Despite being the third overall pick in the draft, Gordon started only three games as a rookie, coming off the bench behind fellow rookie (pick No. 37) Chris Duhon and Kirk Hinrich. Many rookie lottery picks would sulk if they lost their starting spot to a second rounder—Gordon, on the other hand, took the high road, apparently understanding that the decision was made to give the Bulls the best chance to win.
Overall, his first year numbers were nothing earth-shattering: 15.1 PPG, 2 APG and 2.7 RPG. What was special was his uncanny ability to have victory-saving fourth quarters.
To prove my claim, I turned, as usual, to mathematics' least-refined and most-exploited school: statistics. I began by looking for splits by quarter, to see how Gordon's numbers compared across each 15-minute segment. For some cruel reason, stats by quarter are not regularly kept.
The best proxy I could find was on 82games.com, in their Clutch Statistics section. Clutch is defined as, "in the 4th quarter or overtime, less than 5 minutes left, neither team ahead by more than 5 points." These precious moments are when the game's result is still dangerously undefined. Players that find a way to excel in these moments end up immortalized in the minds of fans.
There is no live NBA spectator experience more brag-worthy than watching a ball fly through the air as the clock expires, not even touching the netting as it floats back to earth, with the shooter's team winning by one.
If you don't believe me, ask anyone who saw a last-second Jordan shot. Pay attention as a fire lights up in their pupils and they become exceedingly animated, most likely personally reenacting the shot as they tell their tale.
Since Elvis left the United Center, the Bulls have been hard pressed to find guys to fill the role of preeminent, ballsy late game performer. Elton Brand? For whatever reason, big men rarely are the ones to score game winning baskets (see Tim Duncan & Shaq). Ron Mercer? Uh, next. Jalen Rose? Maybe, MAYBE, at Michigan… Unfortunately, Chris Webber somewhat denied him the chance to really prove himself. As a pro all he proved to be was an overpaid prima donna, not someone to make a big basket.
Gordon changed all that. The main reason he won the Sixth Man award was his consistent virtuoso, late-game performances. In the table below, you can see Gordon's per-40 minute numbers over four quarters of play and in the clutch. Comparing based on his per-40 numbers, as opposed to averages, allows for a better understanding of whether Gordon played differently with the game on the line. To say he averaged 20 PPG and 2.0 in the last five minutes is not quite as helpful.

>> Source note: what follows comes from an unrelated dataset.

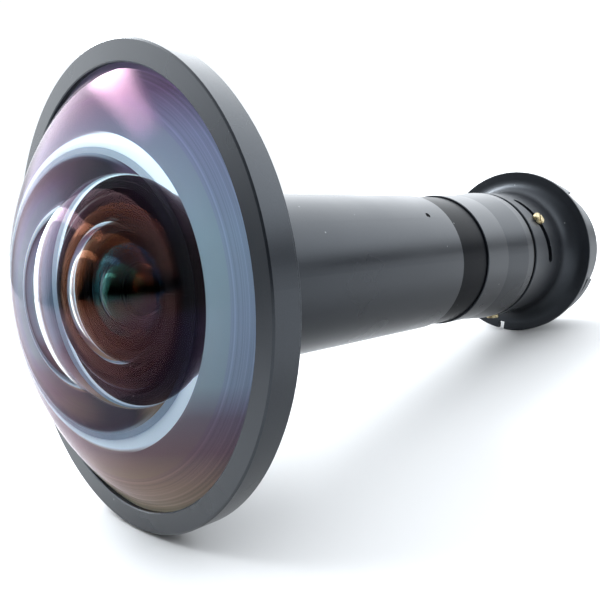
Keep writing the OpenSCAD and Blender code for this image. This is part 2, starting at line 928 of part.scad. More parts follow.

Over the course of his rookie season, Gordon shot a very respectable 48 percent—but in the Clutch moments, he had a Reggie Miller-esque 58 percent eFG%. Even if you just wanted to look at his regular FG% of 48 percent, it is crazy to think that, with the game on the line and the entire opposing team keying on him, this diminutive rookie shooting guard made nearly 50 percent of his attempts.
In addition to shooting better, Gordon also shot more often in the clutch, scored roughly 10 more points per 40 minutes, and made about twice as many free throws. For his first year, anyway, I think it is safe to say Gordon was about as cool as a cucumber when the pressure was at its highest.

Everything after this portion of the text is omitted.